_Goal_
Give back the lines exactly, from the first one to the line with "const FURROW_DEPTH = 0.022;", both ends included.

— start Collected data —

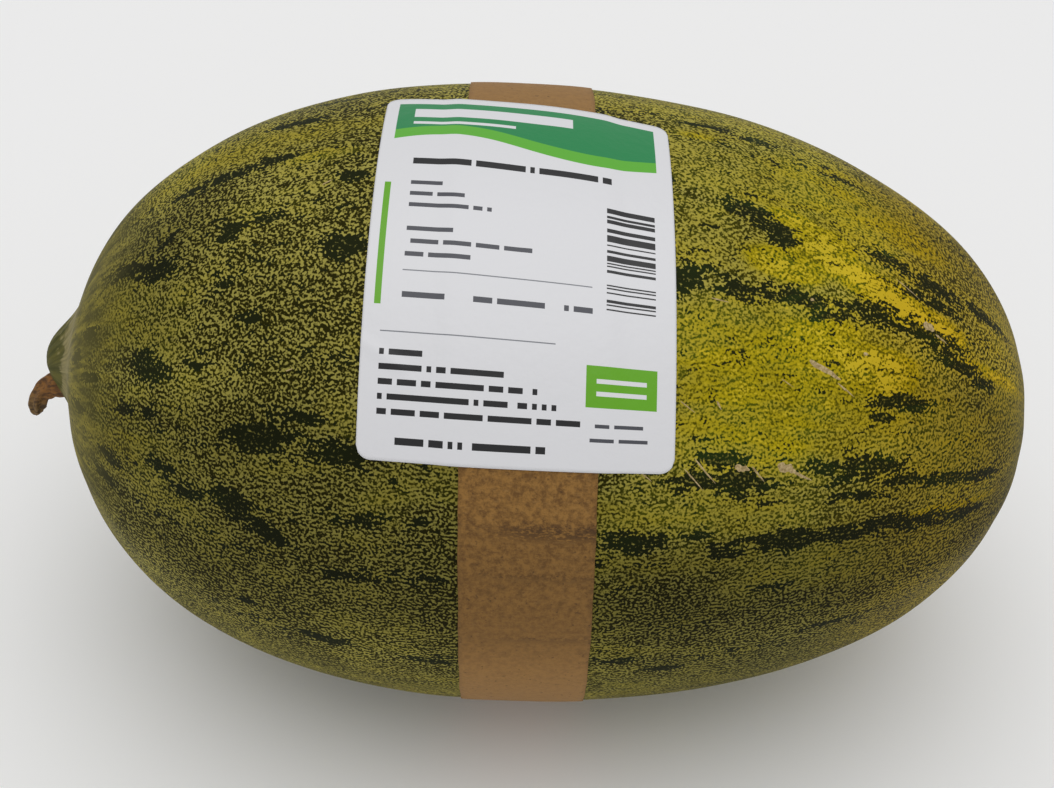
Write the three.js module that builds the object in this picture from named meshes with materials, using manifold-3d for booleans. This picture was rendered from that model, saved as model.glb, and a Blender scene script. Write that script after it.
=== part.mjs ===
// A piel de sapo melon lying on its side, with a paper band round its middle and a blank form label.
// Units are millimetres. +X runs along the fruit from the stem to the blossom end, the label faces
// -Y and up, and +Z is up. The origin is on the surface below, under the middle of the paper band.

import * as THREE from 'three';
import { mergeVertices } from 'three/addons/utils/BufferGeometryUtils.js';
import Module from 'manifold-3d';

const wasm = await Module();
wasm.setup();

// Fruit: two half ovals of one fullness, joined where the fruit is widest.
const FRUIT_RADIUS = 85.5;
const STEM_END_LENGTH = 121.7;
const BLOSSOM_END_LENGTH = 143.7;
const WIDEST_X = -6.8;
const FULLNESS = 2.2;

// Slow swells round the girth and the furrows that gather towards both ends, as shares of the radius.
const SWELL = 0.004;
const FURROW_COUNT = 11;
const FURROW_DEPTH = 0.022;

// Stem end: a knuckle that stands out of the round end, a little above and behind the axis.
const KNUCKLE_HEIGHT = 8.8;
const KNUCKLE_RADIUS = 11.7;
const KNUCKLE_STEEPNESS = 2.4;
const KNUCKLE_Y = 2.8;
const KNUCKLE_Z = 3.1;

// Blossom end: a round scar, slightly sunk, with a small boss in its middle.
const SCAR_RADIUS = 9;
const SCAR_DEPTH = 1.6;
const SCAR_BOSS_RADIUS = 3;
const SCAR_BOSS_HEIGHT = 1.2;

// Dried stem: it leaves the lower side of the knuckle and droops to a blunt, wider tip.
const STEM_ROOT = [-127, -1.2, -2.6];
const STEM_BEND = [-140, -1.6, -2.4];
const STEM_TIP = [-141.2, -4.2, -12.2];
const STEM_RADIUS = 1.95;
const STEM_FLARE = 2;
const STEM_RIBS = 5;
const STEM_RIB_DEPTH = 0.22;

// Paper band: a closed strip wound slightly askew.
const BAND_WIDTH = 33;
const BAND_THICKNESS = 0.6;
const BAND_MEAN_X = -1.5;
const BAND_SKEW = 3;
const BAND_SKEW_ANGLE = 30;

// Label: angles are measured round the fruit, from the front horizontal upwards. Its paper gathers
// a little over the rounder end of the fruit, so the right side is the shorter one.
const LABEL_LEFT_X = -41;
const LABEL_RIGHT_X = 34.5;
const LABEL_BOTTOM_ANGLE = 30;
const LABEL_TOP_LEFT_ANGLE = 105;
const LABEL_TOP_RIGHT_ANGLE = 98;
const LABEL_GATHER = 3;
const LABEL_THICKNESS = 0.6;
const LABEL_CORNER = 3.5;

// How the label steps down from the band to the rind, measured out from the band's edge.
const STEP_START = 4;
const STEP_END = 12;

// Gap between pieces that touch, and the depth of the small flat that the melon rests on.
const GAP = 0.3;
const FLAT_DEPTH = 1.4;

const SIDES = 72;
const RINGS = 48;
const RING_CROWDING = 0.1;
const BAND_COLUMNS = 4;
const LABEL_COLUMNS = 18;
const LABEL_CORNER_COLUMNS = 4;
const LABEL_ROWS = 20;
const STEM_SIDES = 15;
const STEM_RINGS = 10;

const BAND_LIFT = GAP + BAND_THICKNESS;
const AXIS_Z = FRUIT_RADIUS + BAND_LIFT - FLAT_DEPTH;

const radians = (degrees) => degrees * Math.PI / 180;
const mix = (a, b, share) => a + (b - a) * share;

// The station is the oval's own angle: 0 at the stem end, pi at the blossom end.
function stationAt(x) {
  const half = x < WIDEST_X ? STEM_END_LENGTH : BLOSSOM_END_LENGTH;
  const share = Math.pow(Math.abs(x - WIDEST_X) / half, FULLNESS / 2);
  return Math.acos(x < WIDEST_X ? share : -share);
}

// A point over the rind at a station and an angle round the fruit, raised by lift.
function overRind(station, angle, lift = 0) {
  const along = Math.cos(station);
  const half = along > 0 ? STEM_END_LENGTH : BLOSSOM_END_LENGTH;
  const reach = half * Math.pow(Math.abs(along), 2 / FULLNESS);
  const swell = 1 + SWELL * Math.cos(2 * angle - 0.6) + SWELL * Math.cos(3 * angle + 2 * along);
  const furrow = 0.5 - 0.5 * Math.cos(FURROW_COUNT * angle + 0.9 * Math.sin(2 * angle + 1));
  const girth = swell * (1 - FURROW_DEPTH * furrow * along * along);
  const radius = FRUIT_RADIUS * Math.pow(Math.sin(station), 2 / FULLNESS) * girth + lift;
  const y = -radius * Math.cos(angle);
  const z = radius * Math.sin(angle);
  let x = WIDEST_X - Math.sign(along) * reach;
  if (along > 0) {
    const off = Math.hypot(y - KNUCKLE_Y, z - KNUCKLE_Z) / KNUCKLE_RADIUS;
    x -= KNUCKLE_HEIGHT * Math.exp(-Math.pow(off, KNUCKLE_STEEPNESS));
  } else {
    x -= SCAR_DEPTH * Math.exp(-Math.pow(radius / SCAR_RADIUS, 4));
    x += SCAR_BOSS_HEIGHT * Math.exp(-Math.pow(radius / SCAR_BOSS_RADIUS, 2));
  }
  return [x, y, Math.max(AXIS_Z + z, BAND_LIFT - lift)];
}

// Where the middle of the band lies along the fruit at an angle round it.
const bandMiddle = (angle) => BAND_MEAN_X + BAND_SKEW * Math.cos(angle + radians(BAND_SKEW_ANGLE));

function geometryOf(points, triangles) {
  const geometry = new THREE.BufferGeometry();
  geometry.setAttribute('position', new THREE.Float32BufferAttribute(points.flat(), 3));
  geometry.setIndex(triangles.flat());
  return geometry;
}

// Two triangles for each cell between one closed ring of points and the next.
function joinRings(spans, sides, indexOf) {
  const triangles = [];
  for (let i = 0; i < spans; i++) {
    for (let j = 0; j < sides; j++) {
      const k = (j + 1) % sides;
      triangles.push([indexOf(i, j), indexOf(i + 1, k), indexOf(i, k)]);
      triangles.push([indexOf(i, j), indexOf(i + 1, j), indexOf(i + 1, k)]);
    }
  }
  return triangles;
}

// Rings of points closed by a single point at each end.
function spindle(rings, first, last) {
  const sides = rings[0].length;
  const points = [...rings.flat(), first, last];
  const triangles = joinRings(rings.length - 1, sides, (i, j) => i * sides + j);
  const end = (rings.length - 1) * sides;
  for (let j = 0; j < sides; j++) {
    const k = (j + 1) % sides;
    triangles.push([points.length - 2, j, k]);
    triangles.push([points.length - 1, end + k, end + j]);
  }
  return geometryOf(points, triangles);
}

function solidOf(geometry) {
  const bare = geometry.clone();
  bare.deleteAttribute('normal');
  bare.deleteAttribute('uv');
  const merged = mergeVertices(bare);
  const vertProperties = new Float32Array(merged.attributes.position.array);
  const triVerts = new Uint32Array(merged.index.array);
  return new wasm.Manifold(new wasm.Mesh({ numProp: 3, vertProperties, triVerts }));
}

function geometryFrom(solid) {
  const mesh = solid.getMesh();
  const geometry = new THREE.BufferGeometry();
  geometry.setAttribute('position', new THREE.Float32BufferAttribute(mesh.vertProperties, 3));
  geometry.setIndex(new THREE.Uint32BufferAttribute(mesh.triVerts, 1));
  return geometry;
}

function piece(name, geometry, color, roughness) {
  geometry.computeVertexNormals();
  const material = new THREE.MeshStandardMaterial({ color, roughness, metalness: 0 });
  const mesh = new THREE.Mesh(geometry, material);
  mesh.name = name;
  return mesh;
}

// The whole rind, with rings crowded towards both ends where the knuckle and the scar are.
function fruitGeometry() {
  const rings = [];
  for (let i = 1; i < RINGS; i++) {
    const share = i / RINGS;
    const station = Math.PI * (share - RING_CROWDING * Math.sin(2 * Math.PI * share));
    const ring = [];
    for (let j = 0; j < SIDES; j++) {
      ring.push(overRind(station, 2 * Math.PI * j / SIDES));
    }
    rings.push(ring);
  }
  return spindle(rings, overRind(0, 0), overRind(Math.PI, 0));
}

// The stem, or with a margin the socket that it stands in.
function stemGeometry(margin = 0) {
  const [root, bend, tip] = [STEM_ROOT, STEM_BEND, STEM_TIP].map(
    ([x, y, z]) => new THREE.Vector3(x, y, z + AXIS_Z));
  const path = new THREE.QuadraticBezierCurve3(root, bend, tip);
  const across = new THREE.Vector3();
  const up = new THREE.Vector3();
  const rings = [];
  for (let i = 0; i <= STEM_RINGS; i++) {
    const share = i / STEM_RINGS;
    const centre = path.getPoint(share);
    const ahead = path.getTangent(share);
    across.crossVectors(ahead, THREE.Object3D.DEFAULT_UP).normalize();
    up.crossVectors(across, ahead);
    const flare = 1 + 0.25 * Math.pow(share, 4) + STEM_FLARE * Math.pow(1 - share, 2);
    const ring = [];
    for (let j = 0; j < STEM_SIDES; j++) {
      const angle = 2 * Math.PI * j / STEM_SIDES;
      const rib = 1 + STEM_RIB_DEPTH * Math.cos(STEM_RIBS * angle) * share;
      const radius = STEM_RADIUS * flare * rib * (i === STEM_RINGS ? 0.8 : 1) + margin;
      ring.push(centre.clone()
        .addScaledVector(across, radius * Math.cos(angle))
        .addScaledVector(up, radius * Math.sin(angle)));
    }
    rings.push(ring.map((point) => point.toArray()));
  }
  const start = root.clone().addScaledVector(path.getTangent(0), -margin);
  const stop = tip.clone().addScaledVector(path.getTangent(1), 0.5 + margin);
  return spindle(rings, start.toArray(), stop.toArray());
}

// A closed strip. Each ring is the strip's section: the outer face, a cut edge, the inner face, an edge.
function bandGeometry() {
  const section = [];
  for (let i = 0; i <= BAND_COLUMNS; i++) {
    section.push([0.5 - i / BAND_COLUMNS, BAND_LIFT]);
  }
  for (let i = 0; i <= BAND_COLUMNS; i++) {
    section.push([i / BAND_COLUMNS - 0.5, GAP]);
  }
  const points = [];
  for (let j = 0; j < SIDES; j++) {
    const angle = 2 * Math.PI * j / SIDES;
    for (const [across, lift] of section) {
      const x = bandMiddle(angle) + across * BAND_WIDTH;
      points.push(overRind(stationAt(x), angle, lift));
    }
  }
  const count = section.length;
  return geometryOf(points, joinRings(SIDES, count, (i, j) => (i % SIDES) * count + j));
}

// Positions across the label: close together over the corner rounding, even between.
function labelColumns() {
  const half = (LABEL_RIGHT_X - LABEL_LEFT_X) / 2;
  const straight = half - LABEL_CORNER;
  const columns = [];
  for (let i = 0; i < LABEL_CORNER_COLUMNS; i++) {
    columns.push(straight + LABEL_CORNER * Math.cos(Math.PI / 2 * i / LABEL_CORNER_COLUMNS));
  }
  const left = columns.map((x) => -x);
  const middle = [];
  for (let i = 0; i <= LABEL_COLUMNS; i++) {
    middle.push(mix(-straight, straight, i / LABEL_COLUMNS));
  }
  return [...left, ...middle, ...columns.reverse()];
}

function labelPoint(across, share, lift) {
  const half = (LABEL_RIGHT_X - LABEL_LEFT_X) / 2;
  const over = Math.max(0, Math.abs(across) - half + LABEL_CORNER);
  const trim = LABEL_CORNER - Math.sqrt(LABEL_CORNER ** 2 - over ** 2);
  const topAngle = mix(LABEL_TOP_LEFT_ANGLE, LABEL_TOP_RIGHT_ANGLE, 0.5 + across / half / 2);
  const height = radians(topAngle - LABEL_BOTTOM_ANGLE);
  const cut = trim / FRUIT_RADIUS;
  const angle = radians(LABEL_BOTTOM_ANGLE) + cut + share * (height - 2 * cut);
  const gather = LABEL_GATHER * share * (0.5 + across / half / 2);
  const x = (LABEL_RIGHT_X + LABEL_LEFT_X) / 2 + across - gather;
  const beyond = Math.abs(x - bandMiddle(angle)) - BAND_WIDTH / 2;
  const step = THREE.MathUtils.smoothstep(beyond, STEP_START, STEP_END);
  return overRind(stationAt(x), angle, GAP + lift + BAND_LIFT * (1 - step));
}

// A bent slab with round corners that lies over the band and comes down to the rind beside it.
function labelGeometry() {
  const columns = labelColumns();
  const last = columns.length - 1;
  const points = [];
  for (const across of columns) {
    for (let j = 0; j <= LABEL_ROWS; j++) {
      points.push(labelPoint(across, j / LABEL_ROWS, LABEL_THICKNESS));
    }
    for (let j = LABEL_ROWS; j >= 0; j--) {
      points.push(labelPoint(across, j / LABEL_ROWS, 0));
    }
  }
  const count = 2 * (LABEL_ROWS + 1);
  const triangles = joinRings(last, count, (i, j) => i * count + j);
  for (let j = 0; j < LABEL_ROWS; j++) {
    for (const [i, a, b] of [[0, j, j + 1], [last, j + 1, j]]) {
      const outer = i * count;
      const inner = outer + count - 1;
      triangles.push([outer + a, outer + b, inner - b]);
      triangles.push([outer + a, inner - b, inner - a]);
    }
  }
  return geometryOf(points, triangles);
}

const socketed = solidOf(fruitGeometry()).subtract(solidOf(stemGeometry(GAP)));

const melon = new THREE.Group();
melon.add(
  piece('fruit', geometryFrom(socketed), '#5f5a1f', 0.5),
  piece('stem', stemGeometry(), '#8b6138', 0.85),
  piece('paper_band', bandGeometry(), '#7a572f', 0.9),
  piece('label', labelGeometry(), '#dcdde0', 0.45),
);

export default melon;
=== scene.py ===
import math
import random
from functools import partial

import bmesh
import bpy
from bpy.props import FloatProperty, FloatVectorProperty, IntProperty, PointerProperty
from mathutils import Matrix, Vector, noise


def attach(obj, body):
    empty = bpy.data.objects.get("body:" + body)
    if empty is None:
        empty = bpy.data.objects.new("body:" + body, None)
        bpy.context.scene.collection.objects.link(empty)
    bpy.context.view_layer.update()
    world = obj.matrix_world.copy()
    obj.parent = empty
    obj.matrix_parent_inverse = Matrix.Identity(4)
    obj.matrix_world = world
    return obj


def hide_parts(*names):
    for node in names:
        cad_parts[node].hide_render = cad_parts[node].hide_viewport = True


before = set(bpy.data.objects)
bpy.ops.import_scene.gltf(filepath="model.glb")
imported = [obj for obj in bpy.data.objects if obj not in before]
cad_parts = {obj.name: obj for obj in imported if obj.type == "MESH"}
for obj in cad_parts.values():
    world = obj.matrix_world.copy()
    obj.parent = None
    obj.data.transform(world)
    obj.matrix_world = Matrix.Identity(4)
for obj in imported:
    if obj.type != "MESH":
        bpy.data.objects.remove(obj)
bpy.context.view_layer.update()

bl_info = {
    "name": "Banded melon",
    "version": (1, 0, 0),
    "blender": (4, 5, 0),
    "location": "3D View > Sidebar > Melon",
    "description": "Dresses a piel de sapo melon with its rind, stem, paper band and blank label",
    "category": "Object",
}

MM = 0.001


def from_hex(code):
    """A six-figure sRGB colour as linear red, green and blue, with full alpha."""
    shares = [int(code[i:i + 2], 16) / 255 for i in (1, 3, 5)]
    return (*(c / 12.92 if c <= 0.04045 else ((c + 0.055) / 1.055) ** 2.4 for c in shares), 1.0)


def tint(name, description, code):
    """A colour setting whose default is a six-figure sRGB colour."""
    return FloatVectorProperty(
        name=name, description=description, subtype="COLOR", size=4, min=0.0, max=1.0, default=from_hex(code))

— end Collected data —

_Result of the exercise_
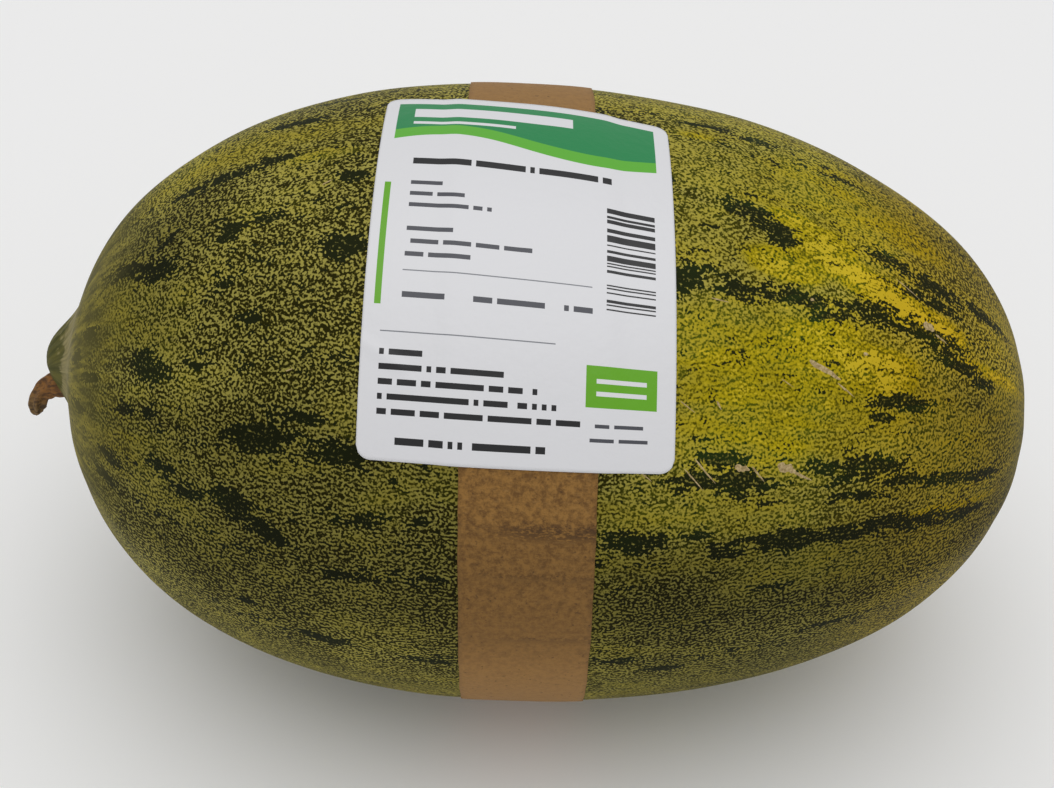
Write the three.js module that builds the object in this picture from named meshes with materials, using manifold-3d for booleans. This picture was rendered from that model, saved as model.glb, and a Blender scene script. Write that script after it.
=== part.mjs ===
// A piel de sapo melon lying on its side, with a paper band round its middle and a blank form label.
// Units are millimetres. +X runs along the fruit from the stem to the blossom end, the label faces
// -Y and up, and +Z is up. The origin is on the surface below, under the middle of the paper band.

import * as THREE from 'three';
import { mergeVertices } from 'three/addons/utils/BufferGeometryUtils.js';
import Module from 'manifold-3d';

const wasm = await Module();
wasm.setup();

// Fruit: two half ovals of one fullness, joined where the fruit is widest.
const FRUIT_RADIUS = 85.5;
const STEM_END_LENGTH = 121.7;
const BLOSSOM_END_LENGTH = 143.7;
const WIDEST_X = -6.8;
const FULLNESS = 2.2;

// Slow swells round the girth and the furrows that gather towards both ends, as shares of the radius.
const SWELL = 0.004;
const FURROW_COUNT = 11;
const FURROW_DEPTH = 0.022;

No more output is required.